4. Anak Panah Beracun

4.5K 194 10
                                    

~ Percayalah, pandangan mata bisa menjadi anak panah beracun yang membuat kita terluka ~

_Ayna_

Sampai di kelas Ayna mengambil tempat duduk favoritnya, sisi kanan dekat jendela. Ternyata Lusi sudah meletakkan tasnya di sana menjaga tempat itu untuknya. Kelas Ayna berada di lantai dua. Pohon flamboyan merah melambai-lambai cantik, terlihat sangat jelas dari sisi jendela dekat Ayna. Bunganya berjatuhan ketika tertiup angin. Berlama-lama Ayna menatapnya dari jendela.

"Kamu ketinggalan jauh loh, Ay." Lusi yang duduk di sebelahnya memulai pembicaraan.

"Iya, aku pinjam catatanmu ya nanti," kata Ayna.

"With pleasure my beautiful princes," jawab Lusi menggoda Ayna.

Ayna tersenyum simpul, lesung pipitnya tampak sangat jelas. Ayna dan Lusi satu jurusan Biologi. Sedangkan Mai, Fisika. Reka di matematika. Gedung tempat mereka kuliah berdekatan dalam lingkup satu Fakultas MIPA. Tahun ini adalah tahun keempat mereka kuliah. Harapan mereka menjadi tahun terakhir mengenyam pendidikan S1 dan segera mendapat gelar sarjana.

"Halo, Ay, sudah sembuh? Aku dengar kamu sakit ya?" Ira menghampiri Ayna.

"Sakit apa, sakit hati kaleee... Hahahaha ...." Revan yang duduk di belakang Ayna menyahut jahil.

Bug! Ira memukul kepala Revan dengan makalah yang sedang dibawanya. "Aaawwww ... Sakit tau!" teriak Revan.

"Enggak usah dengarkan si Revan ya, Ay. Eh, kalau kamu enggak sibuk jam setengah empat nanti ikut aku ke ruang BEM, yuk. Mau ada pembentukan kepanitiaan MIPA Expo. Kamu mau bantu, kan?" tanya Ira bersemangat.

"Terima kasih ya, Ra, udah ajak aku. Tapi maaf, kayaknya aku mau off bantu-bantu di kepanitiaan. Aku mau fokus penelitian buat bahan skripsi," jawab Ayna.
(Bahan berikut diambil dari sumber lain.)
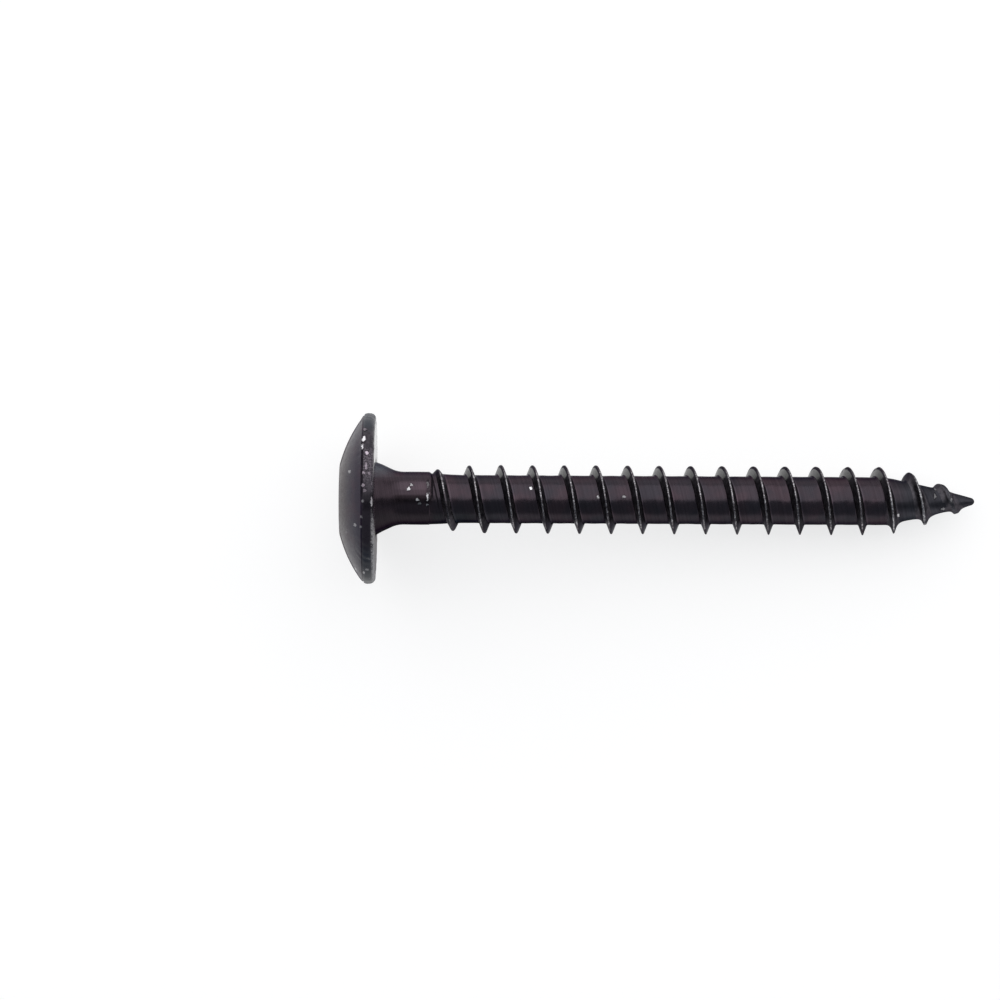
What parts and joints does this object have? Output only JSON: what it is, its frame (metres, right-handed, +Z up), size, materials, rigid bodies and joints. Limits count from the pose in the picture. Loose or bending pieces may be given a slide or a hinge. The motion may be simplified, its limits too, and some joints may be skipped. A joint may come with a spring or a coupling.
{
  "type": "hinge screw",
  "caption": "Wood screw with a broad low dome head, a lobed star-shaped driver recess, a flared neck, a coarse right-hand thread and a tapered point, in blackened steel.",
  "frame": {"origin": "centre of the bounding box in X and Y, at the height of the ground that the screw lies on", "axes": "+X from the head towards the tip, +Z up; the screw's own axis dips 5.8 degrees towards the tip, because it rests on the rim of its head and on a thread crest"},
  "size_m": [0.053, 0.0142, 0.0142],
  "materials": {
    "blackened_steel": "satin near-black coating on steel with a faint purple-brown tint, bright bare steel where the thread crests and the rim of the head are rubbed"
  },
  "bodies": {
    "root": {"screw": "blackened_steel"}
  },
  "joints": []
}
"Duh, keren! kece badai, deh kamu, Ay, udah mau skripsi aja. Semangat ya, Ay! Aku kayaknya masih tambah setahun lagi, nih," Ira menutupi wajah dengan kedua telapak tangannya.

"Makanya jangan terlalu fokus ngurusin 'anak-anak', Ra. Buat mereka mandiri, jangan kamu terus yang turun tangan," nasihat Ayna.

Ayna baru saja melepas jabatannya di kepengurusan BEM Fakultas. Sebelumnya Ayna aktif melakukan kegiatan organisasi sebagai ketua Biro Humas, dan sering ikut membantu di kepanitiaan kegiatan yang dilakukan tingkat universitas, fakultas, maupun jurusan. Dengan segudang aktivitas yang dimilikinya, Ayna masih bisa mendapat nilai cumlaude di semua mata kuliahnya. Tidak sedikit orang yang mengagumi Ayna.

"Njih ... Kanjeng Ratu Ayna ...," canda Ira.

"Hehe ...."

"Oh, iya. Kamu jangan sedih lagi ya. Putus cinta itu biasa kok. Masih banyak laki-laki yang lebih ganteng, lebih pintar, lebih sholeh, lebih segala-galanya dari si anak teknik itu. Semangat ya, Ay! Bye, udah datang, tuh, Pak Teguh!"

"Sip. Thank you," Ayna mengedipkan matanya kepada Ira yang beranjak pergi meninggalkan tempat duduknya.

Pak Teguh mengajar Fisiologi Tumbuhan Lanjut, beliau memulai slide power point-nya dengan kebun apel yang sangat indah dan memanjakan mata siapa pun yang melihatnya. Ayna membulatkan matanya. Apel merahnya begitu ranum dan banyak. Kira-kira di mana bisa melihat kebun apel seperti itu? Dia membayangkan surga mungkin bisa terlihat seperti itu dengan buah-buahan yang banyak dan mudah dipetik. "Ah, surga .... Betapa jauh dan berat jalan menuju ke sana," batin Ayna. Ayna sangat menyukai seluk-beluk dunia tumbuhan, terlebih bunga dan buah-buahan. Untuk itu dia memperdalam ilmunya di jurusan Biologi.